_Goal_. Repeat exactly each line of the data provided below.

▼

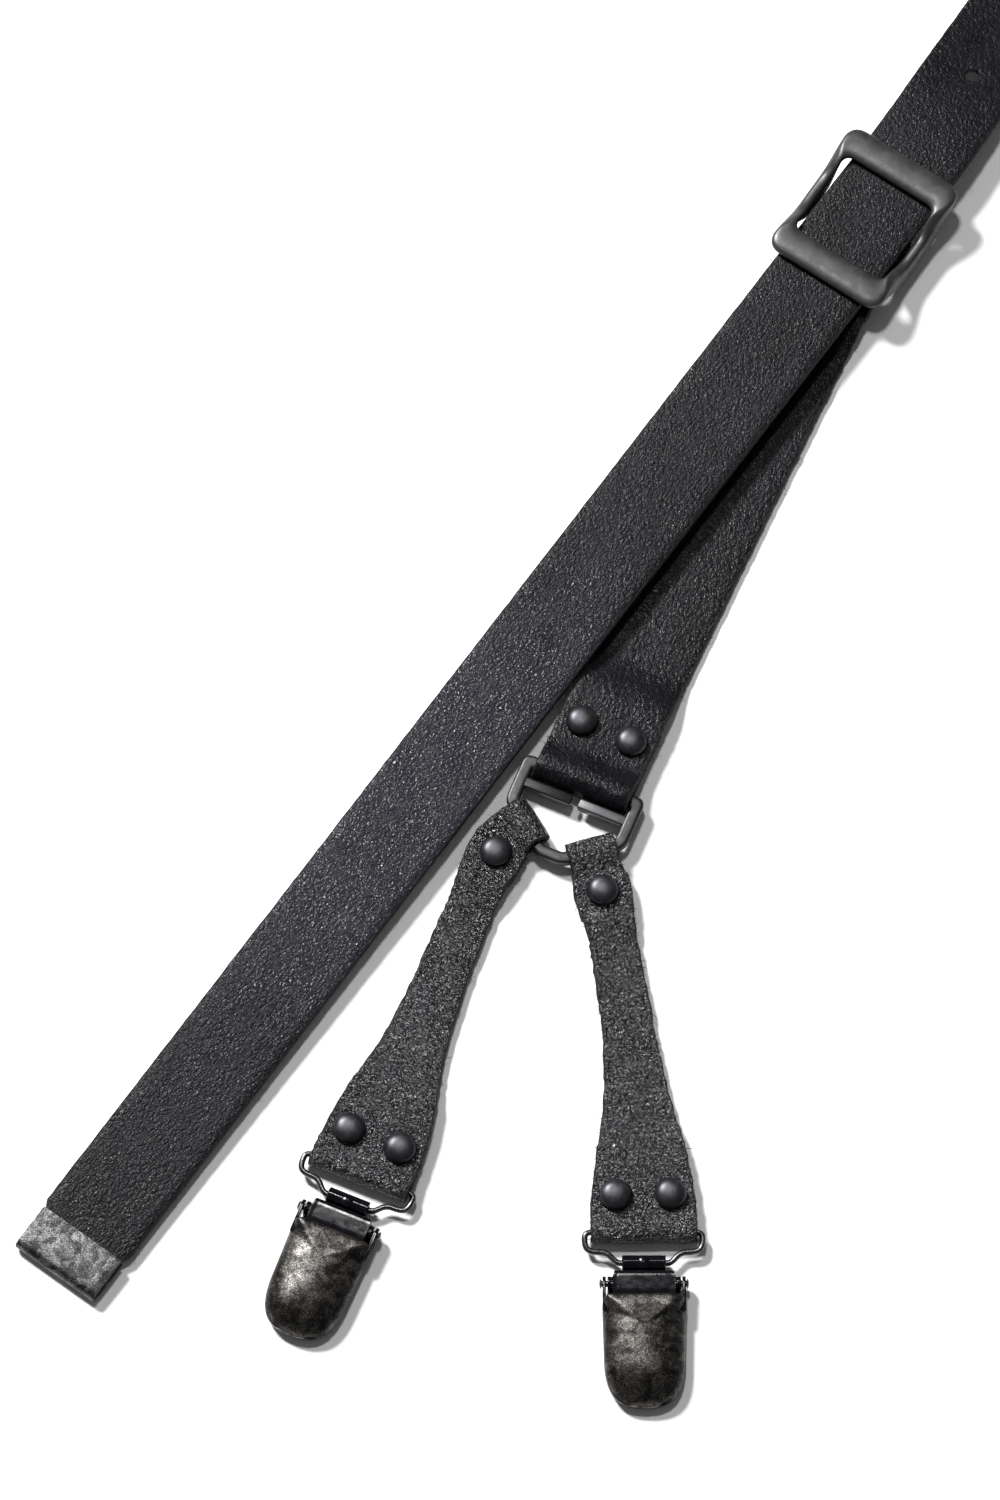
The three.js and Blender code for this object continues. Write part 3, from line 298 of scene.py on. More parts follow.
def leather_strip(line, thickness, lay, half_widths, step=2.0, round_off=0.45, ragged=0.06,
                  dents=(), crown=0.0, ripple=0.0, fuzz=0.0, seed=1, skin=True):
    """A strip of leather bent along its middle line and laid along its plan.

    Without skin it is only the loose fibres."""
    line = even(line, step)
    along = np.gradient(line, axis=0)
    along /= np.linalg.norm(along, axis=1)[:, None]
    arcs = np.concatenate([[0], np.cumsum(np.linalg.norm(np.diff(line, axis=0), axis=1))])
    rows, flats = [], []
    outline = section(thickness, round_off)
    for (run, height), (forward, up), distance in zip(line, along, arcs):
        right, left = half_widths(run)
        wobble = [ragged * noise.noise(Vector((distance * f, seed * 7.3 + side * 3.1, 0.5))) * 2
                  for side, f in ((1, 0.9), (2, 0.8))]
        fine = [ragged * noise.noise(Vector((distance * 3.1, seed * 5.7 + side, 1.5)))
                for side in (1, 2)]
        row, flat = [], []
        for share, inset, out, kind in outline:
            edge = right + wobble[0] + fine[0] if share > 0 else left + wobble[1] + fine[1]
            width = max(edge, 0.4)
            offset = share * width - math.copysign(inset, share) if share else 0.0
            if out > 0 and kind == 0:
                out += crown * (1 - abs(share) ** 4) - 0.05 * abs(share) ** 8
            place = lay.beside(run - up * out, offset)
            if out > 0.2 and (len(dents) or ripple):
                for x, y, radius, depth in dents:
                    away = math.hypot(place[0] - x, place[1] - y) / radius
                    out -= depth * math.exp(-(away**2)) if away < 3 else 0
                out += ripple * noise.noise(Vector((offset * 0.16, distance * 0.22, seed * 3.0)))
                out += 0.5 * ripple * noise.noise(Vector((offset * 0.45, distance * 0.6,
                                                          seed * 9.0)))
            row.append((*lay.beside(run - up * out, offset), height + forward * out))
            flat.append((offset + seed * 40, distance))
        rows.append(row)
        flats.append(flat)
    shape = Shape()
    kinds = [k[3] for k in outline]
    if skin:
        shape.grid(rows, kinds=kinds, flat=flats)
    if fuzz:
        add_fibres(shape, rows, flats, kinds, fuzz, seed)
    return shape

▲

_Solution to this task_.
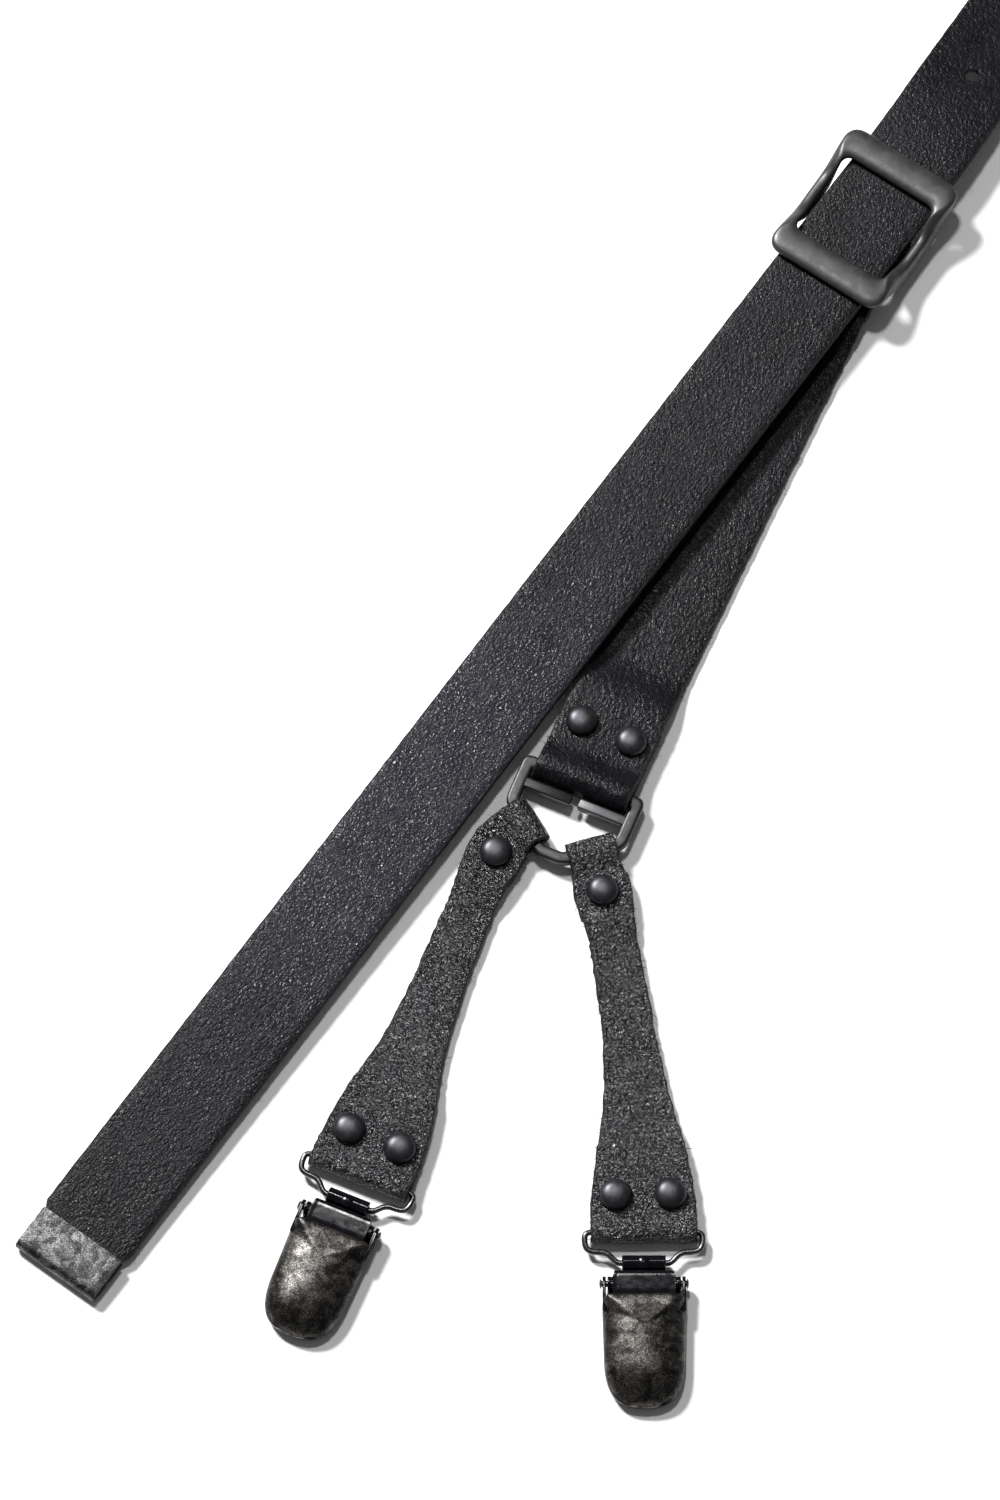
The three.js and Blender code for this object continues. Write part 3, from line 298 of scene.py on. More parts follow.
def leather_strip(line, thickness, lay, half_widths, step=2.0, round_off=0.45, ragged=0.06,
                  dents=(), crown=0.0, ripple=0.0, fuzz=0.0, seed=1, skin=True):
    """A strip of leather bent along its middle line and laid along its plan.

    Without skin it is only the loose fibres."""
    line = even(line, step)
    along = np.gradient(line, axis=0)
    along /= np.linalg.norm(along, axis=1)[:, None]
    arcs = np.concatenate([[0], np.cumsum(np.linalg.norm(np.diff(line, axis=0), axis=1))])
    rows, flats = [], []
    outline = section(thickness, round_off)
    for (run, height), (forward, up), distance in zip(line, along, arcs):
        right, left = half_widths(run)
        wobble = [ragged * noise.noise(Vector((distance * f, seed * 7.3 + side * 3.1, 0.5))) * 2
                  for side, f in ((1, 0.9), (2, 0.8))]
        fine = [ragged * noise.noise(Vector((distance * 3.1, seed * 5.7 + side, 1.5)))
                for side in (1, 2)]
        row, flat = [], []
        for share, inset, out, kind in outline:
            edge = right + wobble[0] + fine[0] if share > 0 else left + wobble[1] + fine[1]
            width = max(edge, 0.4)
            offset = share * width - math.copysign(inset, share) if share else 0.0
            if out > 0 and kind == 0:
                out += crown * (1 - abs(share) ** 4) - 0.05 * abs(share) ** 8
            place = lay.beside(run - up * out, offset)
            if out > 0.2 and (len(dents) or ripple):
                for x, y, radius, depth in dents:
                    away = math.hypot(place[0] - x, place[1] - y) / radius
                    out -= depth * math.exp(-(away**2)) if away < 3 else 0
                out += ripple * noise.noise(Vector((offset * 0.16, distance * 0.22, seed * 3.0)))
                out += 0.5 * ripple * noise.noise(Vector((offset * 0.45, distance * 0.6,
                                                          seed * 9.0)))
            row.append((*lay.beside(run - up * out, offset), height + forward * out))
            flat.append((offset + seed * 40, distance))
        rows.append(row)
        flats.append(flat)
    shape = Shape()
    kinds = [k[3] for k in outline]
    if skin:
        shape.grid(rows, kinds=kinds, flat=flats)
    if fuzz:
        add_fibres(shape, rows, flats, kinds, fuzz, seed)
    return shape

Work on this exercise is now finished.